The power to regulate proceedings and place restrictions on councillor voting

Philip McCourt looks at a recent Court of Appeal case and what that means for committee members who aren’t present for a full item of business but may still wish to vote.

Many of our clients ask us about the position where elected Members step out of the council chamber or committee room during consideration and debate of an item of business on the agenda, but then return to take part when it comes to the question being put to the vote.

Our response is always that this is a matter of fact and degree. There is no formal requirement that a member must be present for the whole debate, just that at the time of the decision proper they must be ‘present and voting’ as is required by paragraph 39 of Schedule 12 of the LGA 1972. What it is, is a question of whether those voting have a sufficient grasp of the matter so as not to put the decision then made at risk of legal challenge. Behind that sits one of the key public law concepts of Wednesbury reasonableness, being that a decision maker must take into account all relevant considerations and, particularly important when looking at matters that affect someone’s contractual or civil rights, one of the two key concepts of natural justice, being that the decision maker should have heard all sides of the argument before making up their mind (or ‘audi alteram partem’ for those of a traditional bent).

In practical terms, the question is then not one of ‘yes or no’ but is one of asking whether, by not being present for whichever part of the introduction, public engagement, an officer’s advice or debate (or all of it in some scenarios) that a member has missed prior to the vote, that member’s absence will have put the meeting in a position that their decision would no longer be based on taking into account all relevant considerations and the result may be considered unfair? In the way of these things, the requirement on the legal advisor to step in when, in their opinion, any proposal, decision or omission by the authority is likely to give rise to a breach of law puts them in a difficult spot.

Addressing this can get quite interesting when we are dealing with policy debates, be much more straightforward and flexible when dealing with members’ motions on notice being debated at full council, but there has long been clear advice when it comes to a committee considering development control matters or licensing. This advice is given in Knowles on Local Authority Meetings (a manual of law and practice), at paragraphs 1.44 and 13.37, and in the Lawyers in Local Government (LLG) Model Members Planning Code. The LLG Model Members Planning Code, which has been adopted in one form or another by most local authorities and which, incidentally, was commended as offering sound practical advice by the Supreme Court, in this respect requires of a member that they:

“•  Don’t vote or take part in the meeting’s discussion on a proposal unless you have been present to hear the entire debate, including the officers’ introduction to the matter.”

A number of councils have gone further in expressly setting this out as a requirement in their standing orders. This includes Tower Hamlets LBC whose development committee procedure rules required that:

  • “In order to [be] able to vote upon an item, a Councillor must be present throughout the whole of the Committee’s consideration including the officer introduction to the matter.”; and
  • “Where an application is deferred and its consideration recommences at a subsequent meeting only Members who were present at the previous meeting will be able to vote. If this renders the Committee inquorate then the item will have to be considered afresh. This would include public speaking rights being triggered again.”

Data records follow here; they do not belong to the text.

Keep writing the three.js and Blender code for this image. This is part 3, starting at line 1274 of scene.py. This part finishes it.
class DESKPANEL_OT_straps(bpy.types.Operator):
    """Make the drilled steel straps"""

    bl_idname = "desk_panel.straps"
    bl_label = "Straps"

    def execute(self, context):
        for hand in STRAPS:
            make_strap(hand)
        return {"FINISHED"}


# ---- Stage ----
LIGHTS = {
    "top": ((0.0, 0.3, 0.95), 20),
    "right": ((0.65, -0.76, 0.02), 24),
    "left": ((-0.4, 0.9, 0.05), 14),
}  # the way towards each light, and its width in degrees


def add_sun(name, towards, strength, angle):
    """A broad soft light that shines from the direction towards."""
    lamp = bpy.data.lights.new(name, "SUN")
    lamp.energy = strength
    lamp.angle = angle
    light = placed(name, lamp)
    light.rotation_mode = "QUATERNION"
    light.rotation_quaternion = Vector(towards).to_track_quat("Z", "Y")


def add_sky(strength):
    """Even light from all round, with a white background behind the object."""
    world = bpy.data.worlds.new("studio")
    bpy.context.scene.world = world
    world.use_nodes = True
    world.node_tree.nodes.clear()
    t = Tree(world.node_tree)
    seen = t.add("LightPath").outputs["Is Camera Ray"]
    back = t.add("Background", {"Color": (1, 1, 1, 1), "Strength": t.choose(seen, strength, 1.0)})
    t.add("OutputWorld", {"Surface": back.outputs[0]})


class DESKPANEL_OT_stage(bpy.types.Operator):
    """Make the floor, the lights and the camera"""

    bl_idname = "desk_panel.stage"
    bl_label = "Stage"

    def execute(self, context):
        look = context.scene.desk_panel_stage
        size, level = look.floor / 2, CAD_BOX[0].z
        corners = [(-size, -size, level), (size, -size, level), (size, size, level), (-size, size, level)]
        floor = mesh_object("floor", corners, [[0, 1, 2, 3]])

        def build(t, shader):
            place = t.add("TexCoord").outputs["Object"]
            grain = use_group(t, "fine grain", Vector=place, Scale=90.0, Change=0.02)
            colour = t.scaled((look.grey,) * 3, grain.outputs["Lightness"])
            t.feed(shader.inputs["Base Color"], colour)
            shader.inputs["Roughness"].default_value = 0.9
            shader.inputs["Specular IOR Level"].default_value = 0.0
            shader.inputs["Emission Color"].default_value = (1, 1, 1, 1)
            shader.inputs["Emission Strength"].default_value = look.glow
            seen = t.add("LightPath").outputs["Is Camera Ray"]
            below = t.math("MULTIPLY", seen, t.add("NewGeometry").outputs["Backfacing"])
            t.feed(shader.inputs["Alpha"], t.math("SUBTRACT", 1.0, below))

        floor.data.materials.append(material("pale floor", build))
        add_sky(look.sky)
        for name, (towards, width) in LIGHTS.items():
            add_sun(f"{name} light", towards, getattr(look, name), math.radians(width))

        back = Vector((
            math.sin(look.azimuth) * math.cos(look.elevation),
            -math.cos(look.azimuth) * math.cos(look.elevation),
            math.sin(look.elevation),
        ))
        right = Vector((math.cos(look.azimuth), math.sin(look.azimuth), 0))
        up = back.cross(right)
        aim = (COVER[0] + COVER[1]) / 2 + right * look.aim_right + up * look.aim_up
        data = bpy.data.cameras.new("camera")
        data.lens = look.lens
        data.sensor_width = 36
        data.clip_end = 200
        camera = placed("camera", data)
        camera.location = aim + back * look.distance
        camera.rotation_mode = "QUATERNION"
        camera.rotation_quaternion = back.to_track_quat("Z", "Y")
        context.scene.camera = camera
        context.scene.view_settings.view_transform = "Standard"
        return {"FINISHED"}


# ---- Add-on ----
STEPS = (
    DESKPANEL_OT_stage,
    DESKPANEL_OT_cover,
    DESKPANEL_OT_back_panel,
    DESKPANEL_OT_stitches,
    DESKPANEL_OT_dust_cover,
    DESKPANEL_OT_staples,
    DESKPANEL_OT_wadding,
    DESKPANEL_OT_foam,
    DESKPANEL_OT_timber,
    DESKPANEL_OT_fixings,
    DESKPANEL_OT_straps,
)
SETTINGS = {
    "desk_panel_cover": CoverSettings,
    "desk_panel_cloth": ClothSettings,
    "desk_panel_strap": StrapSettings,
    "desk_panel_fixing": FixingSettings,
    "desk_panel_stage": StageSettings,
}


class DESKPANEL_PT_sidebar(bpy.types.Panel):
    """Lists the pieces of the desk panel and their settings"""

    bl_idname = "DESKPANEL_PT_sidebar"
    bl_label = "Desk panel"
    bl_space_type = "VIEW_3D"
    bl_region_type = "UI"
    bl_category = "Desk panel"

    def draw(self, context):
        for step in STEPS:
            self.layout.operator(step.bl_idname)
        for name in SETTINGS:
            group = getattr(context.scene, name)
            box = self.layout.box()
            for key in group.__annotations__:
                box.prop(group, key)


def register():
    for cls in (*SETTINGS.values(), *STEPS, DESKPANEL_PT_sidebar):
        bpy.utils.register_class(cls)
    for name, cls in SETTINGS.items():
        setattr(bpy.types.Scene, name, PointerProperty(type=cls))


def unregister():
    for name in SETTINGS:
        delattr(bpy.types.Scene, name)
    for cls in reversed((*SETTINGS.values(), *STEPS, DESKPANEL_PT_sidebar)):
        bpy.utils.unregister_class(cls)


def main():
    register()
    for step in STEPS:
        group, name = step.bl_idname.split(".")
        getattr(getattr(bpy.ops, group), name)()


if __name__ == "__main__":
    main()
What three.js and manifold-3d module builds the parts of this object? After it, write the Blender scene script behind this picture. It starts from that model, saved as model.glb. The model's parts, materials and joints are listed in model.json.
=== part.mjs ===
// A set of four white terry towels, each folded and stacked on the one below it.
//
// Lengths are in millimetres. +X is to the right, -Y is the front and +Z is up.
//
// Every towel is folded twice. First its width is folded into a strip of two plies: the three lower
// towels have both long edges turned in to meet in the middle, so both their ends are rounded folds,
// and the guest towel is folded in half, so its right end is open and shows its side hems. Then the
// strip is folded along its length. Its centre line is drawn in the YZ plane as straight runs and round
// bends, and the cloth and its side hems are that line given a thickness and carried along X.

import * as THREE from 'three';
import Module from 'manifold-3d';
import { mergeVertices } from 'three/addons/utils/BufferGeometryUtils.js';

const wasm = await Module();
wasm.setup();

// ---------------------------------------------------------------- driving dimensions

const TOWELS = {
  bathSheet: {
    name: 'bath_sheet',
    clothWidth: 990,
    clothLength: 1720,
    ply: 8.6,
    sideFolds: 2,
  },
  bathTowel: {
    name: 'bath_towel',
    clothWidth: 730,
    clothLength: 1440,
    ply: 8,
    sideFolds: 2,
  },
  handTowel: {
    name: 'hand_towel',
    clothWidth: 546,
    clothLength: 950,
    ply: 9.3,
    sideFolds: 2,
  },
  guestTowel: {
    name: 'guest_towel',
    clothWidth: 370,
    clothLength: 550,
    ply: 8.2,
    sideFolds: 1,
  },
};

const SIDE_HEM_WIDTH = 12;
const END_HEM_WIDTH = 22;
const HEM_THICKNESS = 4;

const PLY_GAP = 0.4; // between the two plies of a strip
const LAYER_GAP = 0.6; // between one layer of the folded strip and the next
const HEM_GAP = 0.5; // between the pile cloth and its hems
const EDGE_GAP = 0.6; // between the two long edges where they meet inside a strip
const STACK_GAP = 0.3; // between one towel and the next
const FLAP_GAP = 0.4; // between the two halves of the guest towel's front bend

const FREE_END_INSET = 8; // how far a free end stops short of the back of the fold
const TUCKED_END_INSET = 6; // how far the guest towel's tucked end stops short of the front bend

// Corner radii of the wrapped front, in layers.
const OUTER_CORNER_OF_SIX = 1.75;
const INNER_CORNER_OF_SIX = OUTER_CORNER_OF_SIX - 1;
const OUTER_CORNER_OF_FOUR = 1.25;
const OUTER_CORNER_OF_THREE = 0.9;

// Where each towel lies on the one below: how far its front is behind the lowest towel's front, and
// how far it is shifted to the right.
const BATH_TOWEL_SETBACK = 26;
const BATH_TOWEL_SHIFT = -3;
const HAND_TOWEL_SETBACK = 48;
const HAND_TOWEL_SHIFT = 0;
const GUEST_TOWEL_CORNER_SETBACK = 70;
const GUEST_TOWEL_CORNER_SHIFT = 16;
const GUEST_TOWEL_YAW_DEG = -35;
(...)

This was tested in court where upheld and, now, has been looked at as the single cause for appeal. R (on the application of The Spitalfields Historic Building Trust) v London Borough Of Tower Hamlets [2023] EWCA Civ 917 is well worth a read as a recital of the meaning of a local authority’s power to regulate its proceedings and business through the making of standing orders under paragraph 42 of Schedule 12 of the Local Government Act 1972.

The case confirms (as did all parties) that the reasoning for restricting the ability of councillors to vote was not irrational and was perfectly reasonable in Wednesbury terms where the determination of a matter was deferred to a later meeting, which in this instance was held on the other side of an election and annual meeting, so that only a handful of councillors were present at both meetings and thus, under these rules, only those handful could vote on the continuation and conclusion of considering the application. What was at issue was whether it was lawful at all to place such a restriction on a councillor’s ability to vote in a meeting using the provisions of Sched. 12 of the 1972 Act. The answer being that the concept of “proceedings and business” in paragraph 42 of Schedule 12 to the 1972 Act is ‘wide enough to cover the standing orders with which we are concerned in this case’ and ‘the phrase “proceedings and business” encapsulates both the activities of deliberation and voting which the committee conducts, and the procedure by which the conduct of those activities is regulated.’

We are pleased to hear this, not least because it also confirms that any such decision to introduce new standing orders remains a two stage process. That is, the use of the power to properly regulate itself through standing orders in the right place but, first, there is the rigour of understanding the full and fair reasoning as to why it would intend to do so, and the democratic implications of what was being proposed.

As we are currently assisting LLG in its refresh of the Model Members Planning Code, and I am fully intending to uphold my promise to provide a new edition of Knowles, we are also pleased that we do not all have to go through the process of wondering how to approach the question of how most authorities could sensibly go about their business in any other way.

Philip McCourt is a Legal Director at Bevan Brittan.